## Instructions to follow
Reproduce the listing verbatim.

Start of Material for this exercise

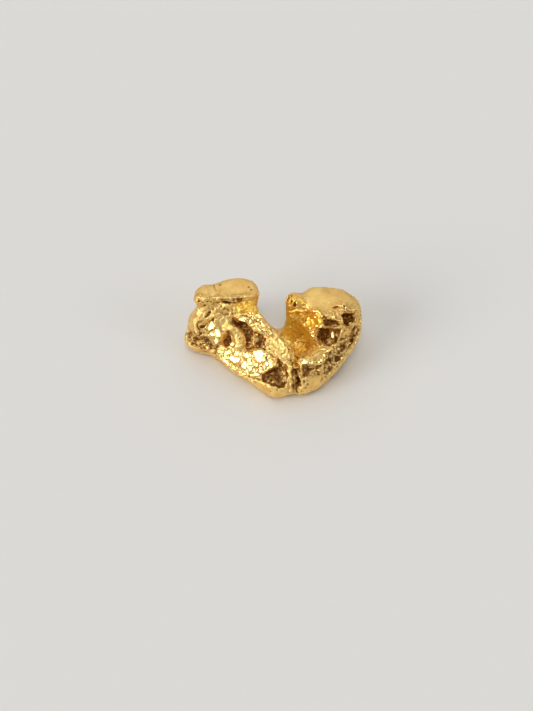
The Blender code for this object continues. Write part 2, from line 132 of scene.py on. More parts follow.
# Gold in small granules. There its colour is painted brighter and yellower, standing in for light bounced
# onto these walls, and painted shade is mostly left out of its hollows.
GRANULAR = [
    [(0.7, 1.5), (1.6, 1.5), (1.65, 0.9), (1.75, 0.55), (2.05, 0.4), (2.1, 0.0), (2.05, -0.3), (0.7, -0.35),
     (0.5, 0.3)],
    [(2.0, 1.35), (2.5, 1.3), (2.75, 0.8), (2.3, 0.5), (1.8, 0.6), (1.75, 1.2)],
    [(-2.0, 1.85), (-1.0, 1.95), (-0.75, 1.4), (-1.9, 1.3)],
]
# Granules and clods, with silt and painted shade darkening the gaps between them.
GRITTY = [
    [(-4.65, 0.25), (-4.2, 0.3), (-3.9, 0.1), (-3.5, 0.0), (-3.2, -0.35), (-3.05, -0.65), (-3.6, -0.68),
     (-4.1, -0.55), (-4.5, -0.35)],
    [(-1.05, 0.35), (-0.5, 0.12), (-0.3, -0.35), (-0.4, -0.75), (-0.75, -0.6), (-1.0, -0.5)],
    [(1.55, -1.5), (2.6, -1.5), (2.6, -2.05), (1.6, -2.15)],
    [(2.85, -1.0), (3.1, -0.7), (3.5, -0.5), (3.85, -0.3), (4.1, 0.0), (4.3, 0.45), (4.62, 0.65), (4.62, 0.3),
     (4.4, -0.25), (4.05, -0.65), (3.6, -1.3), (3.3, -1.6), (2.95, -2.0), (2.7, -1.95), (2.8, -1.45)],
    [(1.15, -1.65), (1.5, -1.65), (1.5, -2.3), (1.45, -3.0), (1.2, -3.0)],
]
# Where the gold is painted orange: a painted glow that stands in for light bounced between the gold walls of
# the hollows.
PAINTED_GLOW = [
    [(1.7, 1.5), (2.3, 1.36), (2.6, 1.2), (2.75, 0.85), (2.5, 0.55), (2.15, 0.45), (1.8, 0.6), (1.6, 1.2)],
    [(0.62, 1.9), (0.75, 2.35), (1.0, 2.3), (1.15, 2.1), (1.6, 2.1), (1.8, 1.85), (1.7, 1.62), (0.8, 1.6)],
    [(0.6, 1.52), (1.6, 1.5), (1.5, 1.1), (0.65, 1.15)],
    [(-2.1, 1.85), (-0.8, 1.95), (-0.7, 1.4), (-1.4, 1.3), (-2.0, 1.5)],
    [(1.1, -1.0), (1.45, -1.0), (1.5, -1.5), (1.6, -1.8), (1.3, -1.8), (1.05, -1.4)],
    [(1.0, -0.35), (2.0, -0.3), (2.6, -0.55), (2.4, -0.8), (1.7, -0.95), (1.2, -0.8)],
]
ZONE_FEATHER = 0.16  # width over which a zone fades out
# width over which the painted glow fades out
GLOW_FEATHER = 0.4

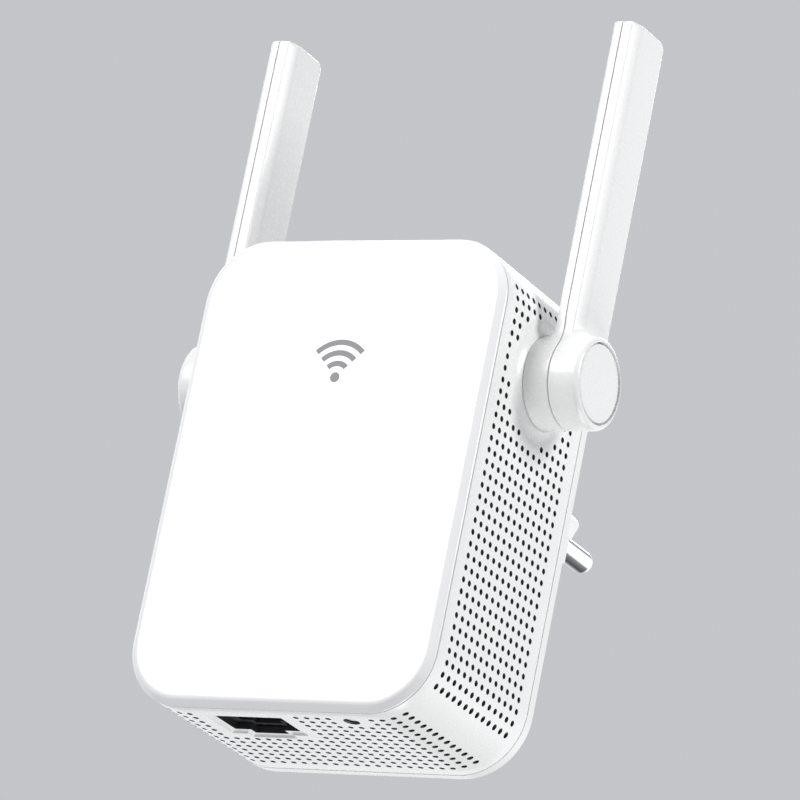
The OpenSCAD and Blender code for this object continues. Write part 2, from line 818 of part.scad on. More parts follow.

End of Material for this exercise

## Task response
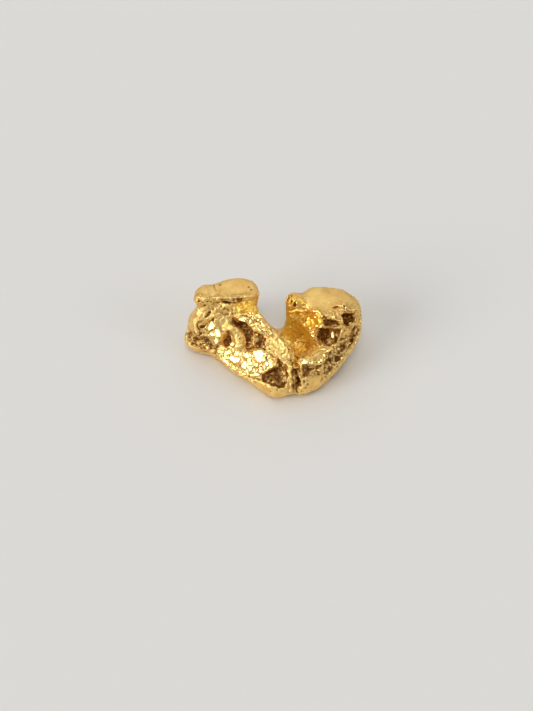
The Blender code for this object continues. Write part 2, from line 132 of scene.py on. More parts follow.
# Gold in small granules. There its colour is painted brighter and yellower, standing in for light bounced
# onto these walls, and painted shade is mostly left out of its hollows.
GRANULAR = [
    [(0.7, 1.5), (1.6, 1.5), (1.65, 0.9), (1.75, 0.55), (2.05, 0.4), (2.1, 0.0), (2.05, -0.3), (0.7, -0.35),
     (0.5, 0.3)],
    [(2.0, 1.35), (2.5, 1.3), (2.75, 0.8), (2.3, 0.5), (1.8, 0.6), (1.75, 1.2)],
    [(-2.0, 1.85), (-1.0, 1.95), (-0.75, 1.4), (-1.9, 1.3)],
]
# Granules and clods, with silt and painted shade darkening the gaps between them.
GRITTY = [
    [(-4.65, 0.25), (-4.2, 0.3), (-3.9, 0.1), (-3.5, 0.0), (-3.2, -0.35), (-3.05, -0.65), (-3.6, -0.68),
     (-4.1, -0.55), (-4.5, -0.35)],
    [(-1.05, 0.35), (-0.5, 0.12), (-0.3, -0.35), (-0.4, -0.75), (-0.75, -0.6), (-1.0, -0.5)],
    [(1.55, -1.5), (2.6, -1.5), (2.6, -2.05), (1.6, -2.15)],
    [(2.85, -1.0), (3.1, -0.7), (3.5, -0.5), (3.85, -0.3), (4.1, 0.0), (4.3, 0.45), (4.62, 0.65), (4.62, 0.3),
     (4.4, -0.25), (4.05, -0.65), (3.6, -1.3), (3.3, -1.6), (2.95, -2.0), (2.7, -1.95), (2.8, -1.45)],
    [(1.15, -1.65), (1.5, -1.65), (1.5, -2.3), (1.45, -3.0), (1.2, -3.0)],
]
# Where the gold is painted orange: a painted glow that stands in for light bounced between the gold walls of
# the hollows.
PAINTED_GLOW = [
    [(1.7, 1.5), (2.3, 1.36), (2.6, 1.2), (2.75, 0.85), (2.5, 0.55), (2.15, 0.45), (1.8, 0.6), (1.6, 1.2)],
    [(0.62, 1.9), (0.75, 2.35), (1.0, 2.3), (1.15, 2.1), (1.6, 2.1), (1.8, 1.85), (1.7, 1.62), (0.8, 1.6)],
    [(0.6, 1.52), (1.6, 1.5), (1.5, 1.1), (0.65, 1.15)],
    [(-2.1, 1.85), (-0.8, 1.95), (-0.7, 1.4), (-1.4, 1.3), (-2.0, 1.5)],
    [(1.1, -1.0), (1.45, -1.0), (1.5, -1.5), (1.6, -1.8), (1.3, -1.8), (1.05, -1.4)],
    [(1.0, -0.35), (2.0, -0.3), (2.6, -0.55), (2.4, -0.8), (1.7, -0.95), (1.2, -0.8)],
]
ZONE_FEATHER = 0.16  # width over which a zone fades out
# width over which the painted glow fades out
GLOW_FEATHER = 0.4

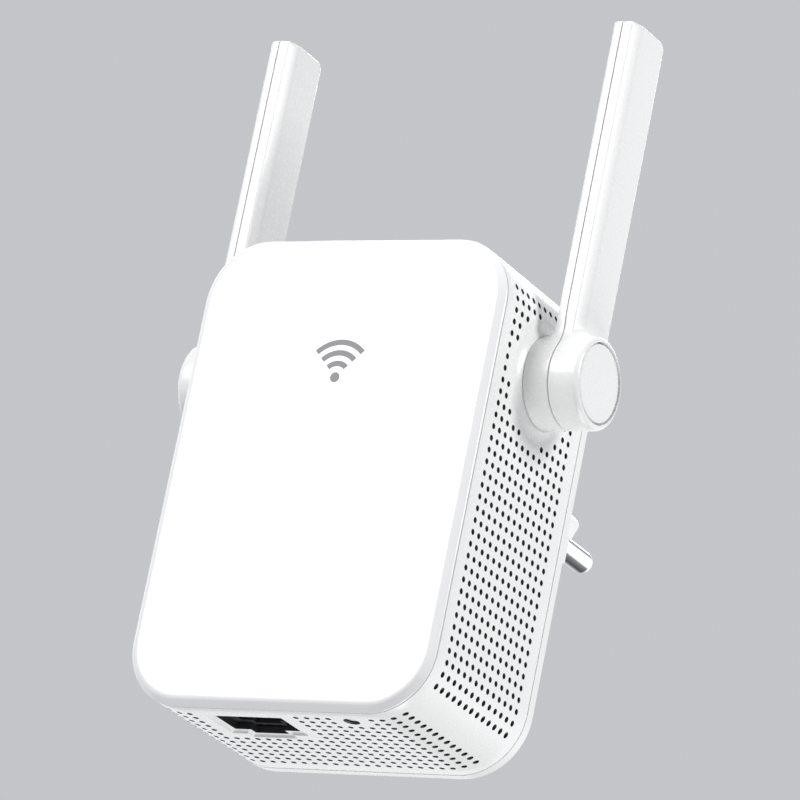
The OpenSCAD and Blender code for this object continues. Write part 2, from line 818 of part.scad on. More parts follow.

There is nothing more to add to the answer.